Mike McClanahan profile by Mike McClanahan

Now that the 2024 Legislative Session is over, the election will take on more of the spotlight. This fall there are nine state executive offices on the ballot.

2024 State Executive Races

  • Lieutenant Governor
  • Attorney General
  • Secretary of State
  • Auditor
  • Treasurer
  • Superintendent of Public Instruction
  • Public Lands Commissioner 
  • Insurance Commissioner

Washington State House of Representatives – All 98 seats are up for election  

Current Balance of Power – 58 Democrats | 40 Republicans 

Washington State Senate – 25 seats are up for election  

Current  Balance of Power – 29 Democrats | 20  Republicans  

Washington Supreme Court – 3 Positions on the Ballot

Federal Offices Up for Election


             U.S. House  – 10 Seats

             U.S. Senate – 1 Seat

There are three initiatives that will appear on ballots across the state this year. There were 6 initiatives to the legislature initially, but the other three were passed by state lawmakers during the final few days of the 2024 legislative session.

Initiatives On The Ballot This Fall

I-2117 Cap-and-trade prohibition, Climate Commitment Act repeal

I-2124 Long-term care program opt-out choice

I-2109 Capital gains tax repeal

The three that passed were: 

I-2113 Removal of legislative restrictions on police pursuit

I-2081 Parental Rights/Schools

I-2111 Income Tax Ban

Initiatives passed by the legislature bypass the governor and become law 90 days after the end of the session. The three that passed will take effect in early June.

The presidential primary was March12, but filing week for state candidates isn’t until May. Some of the state executive offices don’t have any official candidates yet, but there is already a crowded race for Governor. That’s just one of several races this year with no incumbent. 

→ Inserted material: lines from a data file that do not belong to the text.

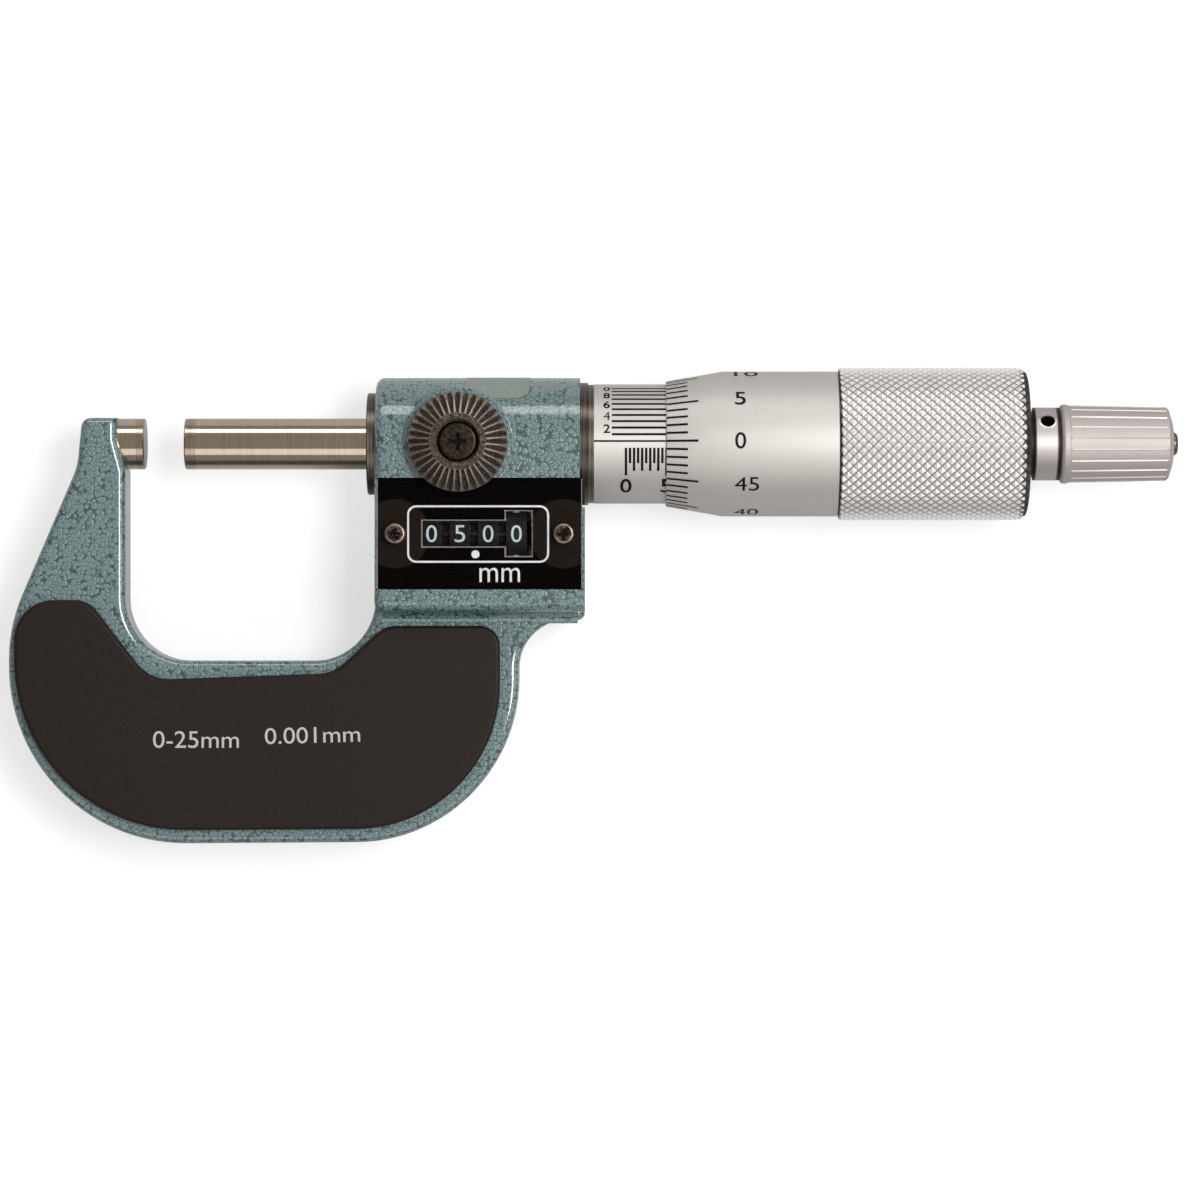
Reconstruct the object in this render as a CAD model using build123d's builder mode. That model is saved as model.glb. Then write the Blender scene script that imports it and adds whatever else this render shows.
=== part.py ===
"""Outside micrometer with a mechanical digit counter, range 0 to 25 mm, held open at 5.00 mm.

Millimetres. The instrument lies on its back. +X runs along the spindle from the anvil to the
ratchet, +Y across the frame towards the spindle side, and +Z out of the front with the counter.
The origin is the centre of the anvil's measuring face.
"""

import os
from math import atan2, cos, hypot, pi, radians, sin, sqrt, tan

from build123d import *

os.makedirs("parts", exist_ok=True)

# Measuring
measuring_range = 25.0
reading = 5.0
spindle_stub = 2.8
measuring_diameter = 6.35
anvil_tip_length = 1.0
spindle_tip_length = 1.4
tip_chamfer = 0.12

# Fits
slide_clearance = 0.03
running_clearance = 0.1
loose_clearance = 0.3
thread_clearance = 0.05

# Frame casting
frame_thickness = 8.5
frame_edge_round = 0.9
arm_face = -2.2
arm_top_face = -3.26
arm_top_height = 3.15
arm_top_width = 4.34
arm_waist = 2.9
arm_waist_width = 6.0
arm_bevel_top = 0.4
arm_bevel_bottom = 3.5
bow_width_left = 14.5
bow_width_bottom = 22.8
bow_shoulder_rise = 4.4
bow_rise = 0.4
bow_round_left = 22.0
bow_round_right = 20.3
bow_shoulder_round = 20.0
arm_waist_round = 8.0
arm_corner_round = 1.2
heel_drop = 1.0
heel_overhang = 8.2
heel_round = 6.0
throat_drop = 6.1
throat_round = 7.8

# Counter housing on the frame
housing_length = 25.4
housing_radius = 8.25
housing_depth = 21.0
housing_corner_round = 1.5
housing_edge_round = 1.1
foot_overhang = 0.6
foot_top = 8.0
web_overlap = 4.0
cove_round = 1.4

# Anvil
anvil_shank_radius = 2.4
anvil_shank_length = 3.0

# Spindle bush
bush_flange_width = 1.1
bush_flange_radius = 6.35
bush_radius = 4.3
bush_length = 7.0

# Counter cover
cover_top = 4.4
cover_height = 13.8
cover_thickness = 1.0
cover_margin = 0.3
mask_thickness = 0.5
window_height = 3.47
window_tall_height = 5.83
window_end_margin = 0.8
cover_screw_inset = 2.3
cover_screw_radius = 0.7
cover_screw_length = 4.0
cover_screw_head_radius = 1.3
cover_screw_head_height = 0.6
small_cross_size = 1.3
small_cross_width = 0.35
small_cross_depth = 0.3

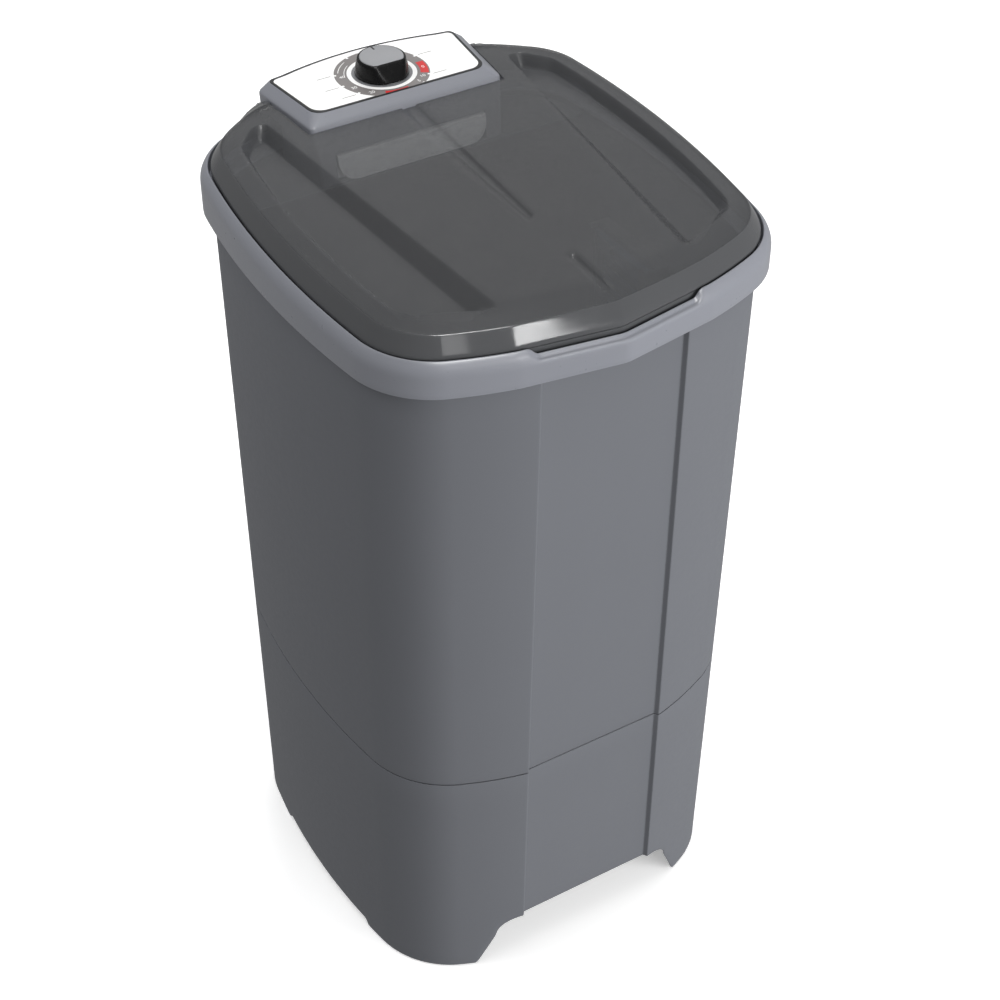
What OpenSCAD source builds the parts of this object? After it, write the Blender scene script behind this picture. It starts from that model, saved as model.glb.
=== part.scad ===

A number of state lawmakers and two members of congress have announced they are not seeking reelection. There are also statewide executive office holders who are either running for different positions or retiring. 

The March 12 presidential primary in Washington cemented Donald Trump’s nomination as the Republican candidate for president. Joe Biden reportedly clinched the Democratic nomination with the Georgia results. An August primary will determine who appears on the November General Election ballot for many contests. Two professional political strategists joined us this week to talk about the races to watch and political trends in play this year. 

“The New York Times was just in Clallam talking about one of the last bellwether counties in the country where Clallam goes, the presidential race goes,” said Justin Matheson, Northwest Director of Axiom Strategies, a Republican campaign firm. “I think the biggest thing you’re going to see is a lot of new faces. From our side, I mean there’s big mega shifts with the congressional races and retirements in the legislature.”

“It looks to me like a continuation of that sort of exodus of the moderates,” said Sandeep Kaushik, Partner at Sound View Strategies, a Democratic campaign firm. “And the most likely outcome, I think, is the kind of trend towards greater polarization that we’re seeing here in the state and in our national politics.”